Quoi qu’il en soit, aucune solution n’est en vue. La seule chose d’à peu près positif vient de ce que l’insurrection demeure contenue aux trois provinces du Sud profond. Par ailleurs, à ce jour, les insurgés ne peuvent être explicitement connectés au terrorisme international. Mais un diplomate britannique prophétisait qu’un jour l’insurrection ne pourrait être contenue davantage ; que, par le biais d’individus voulant semer le chaos, elle se répandrait à travers la région.

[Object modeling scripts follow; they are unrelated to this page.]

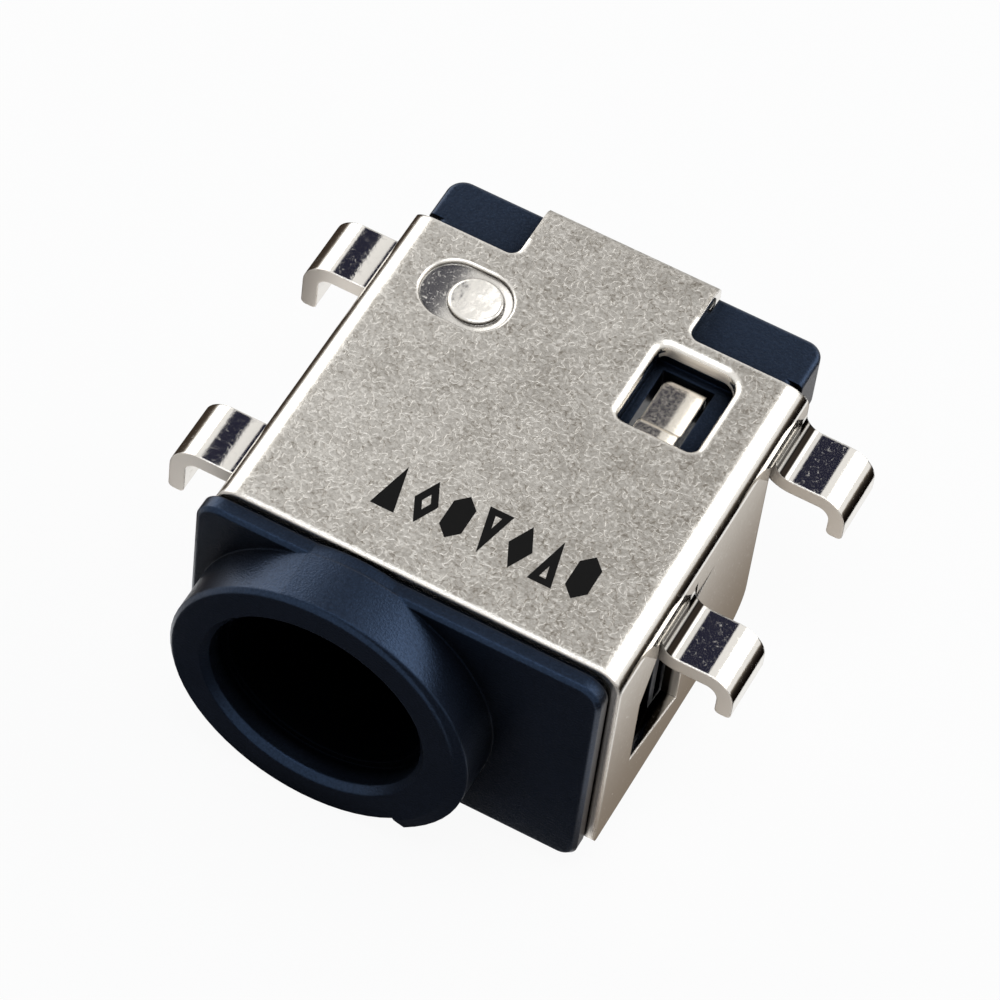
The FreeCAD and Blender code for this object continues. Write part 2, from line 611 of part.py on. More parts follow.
# Terminal of the centre pin: a round eye, an arm up the back and a tail down to the board
terminal = new_body("pin_terminal")
block(terminal, "Pad", "eye", "y", "body_rear", EYE_REAR, [], [("0", "0", "eye_radius")])
block(
    terminal, "Pad", "arm", "x", "-arm_width / 2", "arm_width / 2",
    [[
        ("body_rear", "0"), (EYE_REAR, "0"), (EYE_REAR, "arm_top - strip"),
        ("arm_rear", "arm_top - strip"), ("arm_rear", "arm_top"), ("body_rear", "arm_top"),
    ]],
)
tail = block(
    terminal, "Pad", "tail", "x", "-tail_width / 2", "tail_width / 2",
    [rectangle("arm_rear - strip", "arm_rear", "tail_tip", "arm_top")],
)
arm_bend = edges_within(tail, y="body_rear", z="arm_top")
tail = soften("Fillet", tail, "arm_bend", arm_bend, "strip_bend")
tail_bend = edges_within(tail, y="arm_rear", z="arm_top")
tail = soften("Fillet", tail, "tail_bend", tail_bend, "strip_bend")
block(
    terminal, "Pocket", "eye_hole", "y", "body_rear", EYE_REAR, [],
    [("0", "0", "pin_neck + pin_clearance")],
)

# Sleeve contact: upright plate with an arm and tail, a folded tab above, a sprung leaf below
spring = new_body("sleeve_spring")
block(
    spring, "Pad", "carrier", "x", CARRIER_LEFT, "carrier_right",
    [[
        ("carrier_front", "carrier_low"), ("carrier_deep_rear", "carrier_low"),
        ("carrier_deep_rear", "arm_low"), ("tail_rear - tail_width", "arm_low"),
        ("tail_rear - tail_width", "tail_tip"), ("tail_rear", "tail_tip"),
        ("tail_rear", "arm_high"), ("carrier_rear", "arm_high"), ("carrier_rear", "tab_top"),
        ("tab_front", "tab_top"), ("tab_front - tab_step", "tab_top + tab_step"),
        ("tab_step_end", "tab_top + tab_step"), ("tab_step_end", "arm_high"),
        ("carrier_front", "arm_high"),
    ]],
)
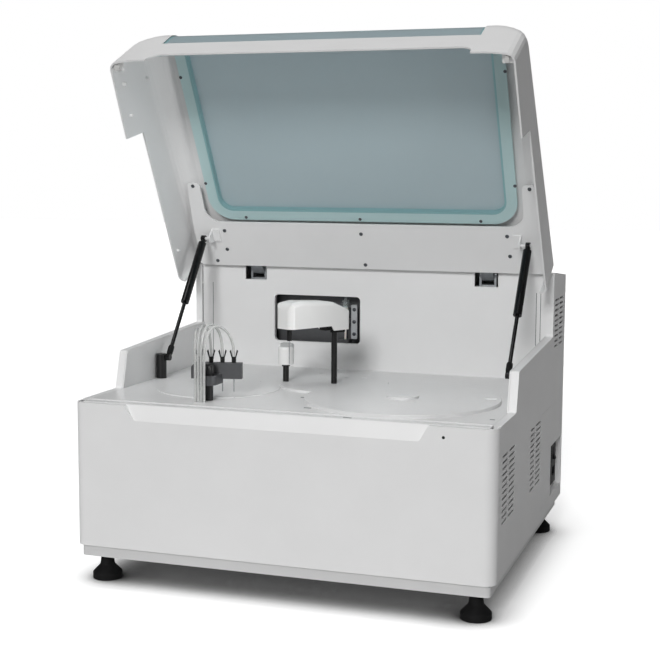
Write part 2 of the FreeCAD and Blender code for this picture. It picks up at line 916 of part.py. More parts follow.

Au lendemain de l’attentat à la grenade à Narathiwat, l’ambiance festive de la grande foire annuelle est bel et bien gâchée et la foule clairsemée. Soudain, un van déboule en trombe et stoppe devant un poste de contrôle. Des militaires en surgissent, de même qu’une personnalité. Il s’agit du gouverneur de la province. En cinq minutes chrono, il félicite les forces de l’ordre, remet quelques cadeaux, pose pour la photo et s’arrête deux minutes supplémentaires pour discuter avec l’un des rares Occidentaux de passage dans sa province. Tandis que ses gardes le poussent vers le van, il a le temps de lui lâcher : « Souhaitons qu’il n’arrive rien d’autre de fâcheux. » C’est tout ce que l’on peut espérer pour ce Sud profond déchiré par huit années d’un conflit mené par des terroristes plus prompts à jeter des grenades sur les passants qu’à formuler des revendications.